Because it compiles directly into highly optimized DOM operations, it avoids many of the expensive abstractions used by virtual DOM frameworks.

Its fine-grained reactivity system allowed it to maintain excellent scaling even at massive row counts.


The Biggest Bottleneck: Row Swapping

One of the most revealing parts of the benchmark was the row-swapping test.

This operation caused major slowdowns for React and Angular.

Why?

Because virtual DOM frameworks often struggle when elements move positions frequently.

If key tracking is not perfectly optimized, frameworks may:

  • Destroy DOM nodes
  • Recreate them entirely
  • Perform unnecessary diffing

All of these operations are expensive.

Frameworks with direct DOM updates handled swapping much more efficiently.

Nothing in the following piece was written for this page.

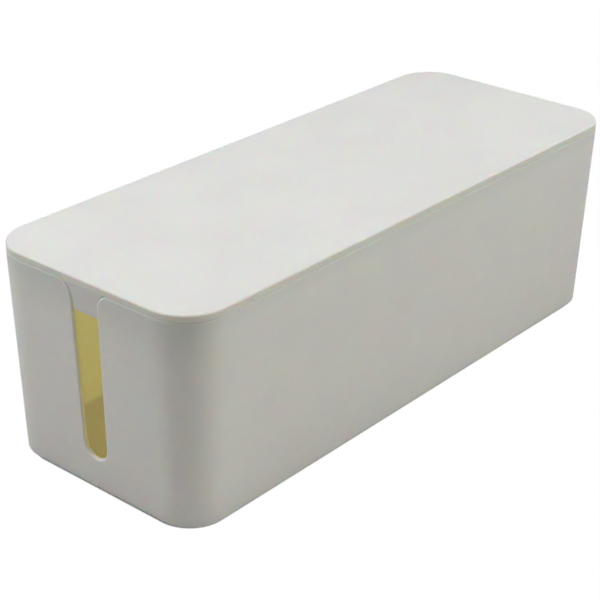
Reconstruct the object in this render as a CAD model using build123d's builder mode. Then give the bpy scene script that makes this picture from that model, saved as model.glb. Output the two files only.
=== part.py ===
"""Desk cable box: a deep drafted tray with a cable slot in each end wall, closed by a lift-off lid.

The lid drops onto the tray's rim. A lip under it locates it inside the walls, and a tab at each end
closes the top of the cable slot. Four rubber feet are glued into shallow seats under the floor.

Frame: +Z up, +X along the box, +Y across it. The origin is on the table, under the middle of the box.
Units are millimetres and degrees. Walls, lips and insets are measured level, across the wall.
"""

from build123d import *
from math import acos, atan2, cos, hypot, radians, sin, tan
import os

# Overall sizes
LENGTH = 400.0  # outside, at the tray's rim, where the box is widest
WIDTH = 154.0  # outside, at the tray's rim
HEIGHT = 132.5  # from the soles of the feet to the top of the lid
CORNER_RADIUS = 26.0  # plan corners, at the rim
DRAFT = 2.0  # how far the walls lean in towards the floor

# Tray
WALL = 2.5
FLOOR = 2.5
BASE_EDGE_RADIUS = 2.0  # outside, around the underside
FLOOR_FILLET = 3.0  # inside, around the floor
RIM_EDGE_RADIUS = 1.0  # outside, around the rim and the slots

# Cable slots
SLOT_TOP_WIDTH = 20.6  # between the straight sides, produced up to the rim
SLOT_FOOT_WIDTH = 17.6  # across the slot's round foot
SLOT_SILL = 20.0  # from the tray's underside to the lowest point of the slot
SLOT_FLARE_RADIUS = 9.0

# Lid
LID_RIM = 4.3  # height of the edge that shows above the tray
LID_PLATE = 2.5
LID_INSET = 0.25  # how far the lid stands back from the tray's outside
LID_EDGE_RADIUS = 1.2
LID_SEAM_RADIUS = 0.3  # around the lower edge of the rim and around the tabs
LIP_DEPTH = 6.0
LIP_WALL = 1.8
LIP_CLEARANCE = 0.4  # between the lip and the tray's inside
LIP_EDGE_CHAMFER = 0.6
LIP_END_MARGIN = 0.4  # from the slot's side to the end of the lip, which stops behind each tab

# Lid tabs
TAB_DROP = 16.2  # from the tray's rim to the tab's lower edge
TAB_CLEARANCE = 0.4  # to the side of the slot
TAB_LEAN = 3.0  # how much more than the walls the tab's outer face leans in
TAB_RIB_WALL = 1.4
TAB_RIB_SPACING = 9.0
TAB_RIB_REACH = 9.0  # from the tab's inner face, where the rib meets the lid's plate
TAB_RIB_FOOT = 1.0  # the same, at the rib's lower end
TAB_RIB_STOP = 3.0  # from the tab's lower edge up to the rib's lower end

# Feet
FOOT_DIAMETER = 14.0
FOOT_PROUD = 1.5  # how far a foot stands out below the tray
FOOT_SEAT = 0.8  # depth of its seat in the tray's underside
FOOT_SEAT_CLEARANCE = 0.3
FOOT_INSET = 22.0  # from the tray's base outline to the foot's centre
FOOT_EDGE_RADIUS = 0.5

# Levels and places that follow from the sizes above
BASE_Z = FOOT_PROUD
FLOOR_Z = BASE_Z + FLOOR
RIM_Z = HEIGHT - LID_RIM
PLATE_Z = HEIGHT - LID_PLATE
SILL_Z = BASE_Z + SLOT_SILL
TAB_Z = RIM_Z - TAB_DROP
LIP_Z = RIM_Z - LIP_DEPTH
LIP_BREAK = SLOT_TOP_WIDTH + 2 * LIP_END_MARGIN
LEAN = tan(radians(DRAFT))
BASE_SHRINK = (RIM_Z - BASE_Z) * LEAN
LIP_INSET = WALL + LIP_CLEARANCE  # from the tray's outside to the outside of the lip
FOOT_X = LENGTH / 2 - BASE_SHRINK - FOOT_INSET
FOOT_Y = WIDTH / 2 - BASE_SHRINK - FOOT_INSET
FOOT_PLACES = {
    "foot_left_front": (-FOOT_X, -FOOT_Y),
    "foot_left_rear": (-FOOT_X, FOOT_Y),
    "foot_right_front": (FOOT_X, -FOOT_Y),
    "foot_right_rear": (FOOT_X, FOOT_Y),
}
TAB_INNER_X = LENGTH / 2 - LIP_INSET  # the tab's inner face, at the rim
RIB_ROOT_X = LENGTH / 2 - TAB_DROP * LEAN - (LID_INSET + LIP_INSET) / 2  # inside the tab's wall
RIB_TOP_Z = HEIGHT - LID_PLATE / 2  # in the middle of the lid's plate
RIB_LOW_Z = TAB_Z + TAB_RIB_STOP
OVERRUN = 5.0  # how far a cutting shape runs past what it cuts
SLACK = 0.01  # for picking edges and faces by their place


def box_outline(inset, level=RIM_Z):
    """The box's plan at a level, moved in by inset: a rounded rectangle that shrinks with the draft."""
    grow = (level - RIM_Z) * LEAN - inset
    with BuildSketch(Plane.XY.offset(level), mode=Mode.PRIVATE) as outline:
        RectangleRounded(LENGTH + 2 * grow, WIDTH + 2 * grow, CORNER_RADIUS + grow)
    return outline.sketch


def drafted(inset, high, low, more_lean=0.0, mode=Mode.ADD):
    """Adds or cuts the block between two levels that follows the box's leaning walls at an inset."""
    extrude(box_outline(inset, high), amount=low - high, taper=DRAFT + more_lean, mode=mode)


def slot_outline(inset):
    """The end view of a cable slot, drawn in by inset: a round foot, leaning sides and a flared mouth."""
    foot_radius = SLOT_FOOT_WIDTH / 2
    centre_z = SILL_Z + foot_radius
    rise = RIM_Z - centre_z
    half_top = SLOT_TOP_WIDTH / 2
    side_lean = acos(foot_radius / hypot(half_top, rise)) - atan2(rise, half_top)
    tangent = (foot_radius * cos(side_lean), centre_z - foot_radius * sin(side_lean))
    half_mouth = half_top + SLOT_FLARE_RADIUS + OVERRUN
    with BuildSketch(Plane.YZ.offset(-LENGTH / 2 - OVERRUN), mode=Mode.PRIVATE) as outline:
        with BuildLine():
            Polyline((0, HEIGHT), (half_mouth, HEIGHT), (half_mouth, RIM_Z), (half_top, RIM_Z), tangent)
            RadiusArc(tangent, (0, SILL_Z), foot_radius)
            mirror(about=Plane.YZ)
        make_face()
        at_rim = outline.vertices().filter_by_position(Axis.Y, RIM_Z - SLACK, RIM_Z + SLACK)
        fillet(at_rim.sort_by(Axis.X)[1:3], SLOT_FLARE_RADIUS)
        if inset:
            offset(amount=-inset, mode=Mode.REPLACE)
    return outline.sketch


def leans_out(face):
    """Whether a face is part of the outside walls, which lean out and so face slightly down."""
    middle = face.center()
    normal = face.normal_at(middle)
    return normal.Z < -SLACK and normal.dot(Vector(middle.X, middle.Y, 0)) > SLACK


def wall_borders(shape, low, high):
    """The edges where the outside walls end, in a rim or a slot or a tab, between two levels."""
    edges = [edge for wall in shape.faces().filter_by(leans_out) for edge in wall.edges()]
    return ShapeList(
        edge
        for edge in edges
        if edge.bounding_box().min.Z > low
        and edge.bounding_box().max.Z < high
        and sum(edge.is_same(other) for other in edges) == 1
    )


SLOT_CUT = LENGTH + 2 * OVERRUN  # along the box, through both end walls

with BuildPart() as tray:
    drafted(0, RIM_Z, BASE_Z)
    fillet(tray.faces().sort_by(Axis.Z)[0].edges(), BASE_EDGE_RADIUS)
    drafted(WALL, RIM_Z, FLOOR_Z, mode=Mode.SUBTRACT)
    floor_face = tray.faces().filter_by(Plane.XY).sort_by(Axis.Z)[1]
    fillet(floor_face.edges(), FLOOR_FILLET)
    extrude(slot_outline(0), amount=SLOT_CUT, mode=Mode.SUBTRACT)
    fillet(wall_borders(tray, SILL_Z - SLACK, RIM_Z + SLACK), RIM_EDGE_RADIUS)
    with BuildSketch(Plane.XY.offset(BASE_Z)):
        with Locations(*FOOT_PLACES.values()):
            Circle(FOOT_DIAMETER / 2 + FOOT_SEAT_CLEARANCE)
    extrude(amount=FOOT_SEAT, mode=Mode.SUBTRACT)
tray.part.label = "tray"

with BuildPart() as lid_top:
    drafted(LID_INSET, HEIGHT, RIM_Z)
    fillet(lid_top.faces().sort_by(Axis.Z)[0].edges(), LID_SEAM_RADIUS)
    fillet(lid_top.faces().sort_by(Axis.Z)[-1].edges(), LID_EDGE_RADIUS)
    drafted(LIP_INSET + LIP_WALL, PLATE_Z, RIM_Z, mode=Mode.SUBTRACT)

with BuildPart() as lip:
    drafted(LIP_INSET, RIM_Z, LIP_Z)
    drafted(LIP_INSET + LIP_WALL, RIM_Z, LIP_Z, mode=Mode.SUBTRACT)
    with Locations((0, 0, LIP_Z)):
        Box(LENGTH, LIP_BREAK, LIP_DEPTH, align=(Align.CENTER, Align.CENTER, Align.MIN), mode=Mode.SUBTRACT)
    chamfer(lip.faces().filter_by(Plane.XY).group_by(Axis.Z)[0].edges(), LIP_EDGE_CHAMFER)

with BuildPart() as lid:
    # The tabs are what is left of a hollow block inside the slot's end view.
    drafted(LID_INSET, PLATE_Z, TAB_Z, more_lean=TAB_LEAN)
    drafted(LIP_INSET, PLATE_Z, TAB_Z, mode=Mode.SUBTRACT)
    extrude(slot_outline(TAB_CLEARANCE), amount=SLOT_CUT, mode=Mode.INTERSECT)
    fillet(wall_borders(lid, TAB_Z - SLACK, RIM_Z + TAB_CLEARANCE + SLACK), LID_SEAM_RADIUS)
    add(lid_top.part)
    add(lip.part)
    for middle in (-TAB_RIB_SPACING / 2, TAB_RIB_SPACING / 2):
        with BuildSketch(Plane.XZ.offset(-middle - TAB_RIB_WALL / 2)):
            with BuildLine():
                Polyline(
                    (RIB_ROOT_X, RIB_TOP_Z),
                    (TAB_INNER_X - TAB_RIB_REACH, RIB_TOP_Z),
                    (TAB_INNER_X - TAB_RIB_REACH, PLATE_Z),
                    (TAB_INNER_X - TAB_RIB_FOOT, RIB_LOW_Z),
                    (RIB_ROOT_X, RIB_LOW_Z),
                    close=True,
                )
            make_face()
            mirror(about=Plane.YZ)
        extrude(amount=TAB_RIB_WALL)
lid.part.label = "lid"

os.makedirs("parts", exist_ok=True)
export_step(tray.part, "parts/tray.step")
export_step(lid.part, "parts/lid.step")

for name, place in FOOT_PLACES.items():
    with BuildPart() as foot:
        with BuildSketch():
            with Locations(place):
                Circle(FOOT_DIAMETER / 2)
        extrude(amount=FOOT_PROUD + FOOT_SEAT)
        fillet(foot.faces().sort_by(Axis.Z)[0].edges(), FOOT_EDGE_RADIUS)
    foot.part.label = name
    export_step(foot.part, f"parts/{name}.step")
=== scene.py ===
"""Looks for the desk cable box: moulded plastic, rubber feet, soft studio light and the camera.

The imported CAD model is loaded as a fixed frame. Lengths are metres, angles degrees.
"""

from math import cos, radians, sin

import bpy
from mathutils import Matrix, Vector


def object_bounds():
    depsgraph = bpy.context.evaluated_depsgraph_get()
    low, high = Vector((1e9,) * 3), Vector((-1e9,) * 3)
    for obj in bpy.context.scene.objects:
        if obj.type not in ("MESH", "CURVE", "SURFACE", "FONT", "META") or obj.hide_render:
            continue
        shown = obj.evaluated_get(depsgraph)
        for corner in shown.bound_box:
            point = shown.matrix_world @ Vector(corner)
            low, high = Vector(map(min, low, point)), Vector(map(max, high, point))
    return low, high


# Camera: a distant viewpoint above the left front corner
VIEW_AZIMUTH = -49.67
VIEW_ELEVATION = 26.62
VIEW_ROLL = 0.66
VIEW_DISTANCE = 1.0205
AIM_OFFSET = Vector((-0.0033, 0.0182, -0.0249))  # from the middle of the box to the point looked at
SENSOR_WIDTH = 36.0
LENS = 96.7
FAR_CLIP = 50.0

# Studio lamps: azimuth, elevation, distance, side length, strength in watts, colour.
# The places were chosen one by one; the strengths and tints are a least-squares fit, rounded and adjusted.
LAMPS = {
    "top_lamp": (0, 90, 1.6, 0.8, 5.4, (0.90, 0.92, 1.0)),
    "left_back_low_lamp": (-135, 20, 1.5, 1.0, 2.8, (1.0, 1.0, 0.94)),
    "left_back_high_lamp": (-135, 50, 1.5, 1.0, 10.4, (1.0, 1.0, 1.0)),
    "right_front_lamp": (45, 50, 1.5, 1.0, 6.8, (1.0, 1.0, 1.0)),
    "front_lamp": (0, 20, 1.5, 1.0, 4.75, (1.0, 1.0, 0.88)),
    "right_lamp": (90, 20, 1.5, 1.0, 3.2, (1.0, 1.0, 1.0)),
}

# Lamp inside the box, pointing down: it stands in for the daylight that soaks through the thin walls
INNER_LAMP_LENGTH = 0.30
INNER_LAMP_WIDTH = 0.08
INNER_LAMP_HEIGHT = 0.105
INNER_LAMP_POWER = 0.028
INNER_LAMP_COLOUR = (0.75, 1.0, 0.75)

# Studio floor: the sheet that the camera sees is near white, the one that lights the box is greyer
FLOOR_SIZE = 8.0
FLOOR_COLOUR = (0.90, 0.90, 0.90)
FLOOR_GLOW = 1.0
BOUNCE_COLOUR = (0.55, 0.55, 0.55)

# Shade painted on the floor under the box, and on the sheet that lights it also close around it
FOOTPRINT_HALF_LENGTH = 0.1955
FOOTPRINT_HALF_WIDTH = 0.0719
FOOTPRINT_CORNER = 0.0245
SEEN_SHADE = (0.10, 0.10, 0.10)
SEEN_SHADE_GLOW = 0.15
SEEN_SHADE_START = -0.0022
SEEN_SHADE_END = -0.0012
BOUNCE_SHADE = (0.40, 0.40, 0.40)
BOUNCE_SHADE_START = 0.0
BOUNCE_SHADE_END = 0.010

# Light paths: pale plastic needs many diffuse bounces
BOUNCES = 32
DIFFUSE_BOUNCES = 24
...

React’s Surprising Strength

Despite its weaknesses, React had one major advantage.

Its initial render speed in production was actually extremely strong.

React quickly builds a virtual DOM tree and pushes content into the real DOM during the first render.

Without heavy update logic involved yet, this process becomes very fast.

The real problems only appear later during:

  • Reordering
  • Swapping
  • Continuous updates

Final Thoughts

Performance is not the only factor when choosing a front-end framework.

Developer experience, ecosystem, tooling, community support, and maintainability are all incredibly important.

However, benchmarks like this reveal how different rendering architectures behave under pressure.

Here’s the general takeaway from the test:

  • Solid delivered the best overall performance
  • Vue performed far better than many people expect
  • Preact struggled in development but became impressive in production
  • React remained strong in initial rendering but struggled with large updates
  • Angular suffered heavily at extreme scale
  • Qwik prioritized startup optimization over heavy dynamic updates
  • Svelte stayed competitive but did not completely dominate

At the end of the day, the best framework depends on the type of application you’re building.

But if your project requires handling huge amounts of constantly changing data, understanding these performance differences becomes extremely important.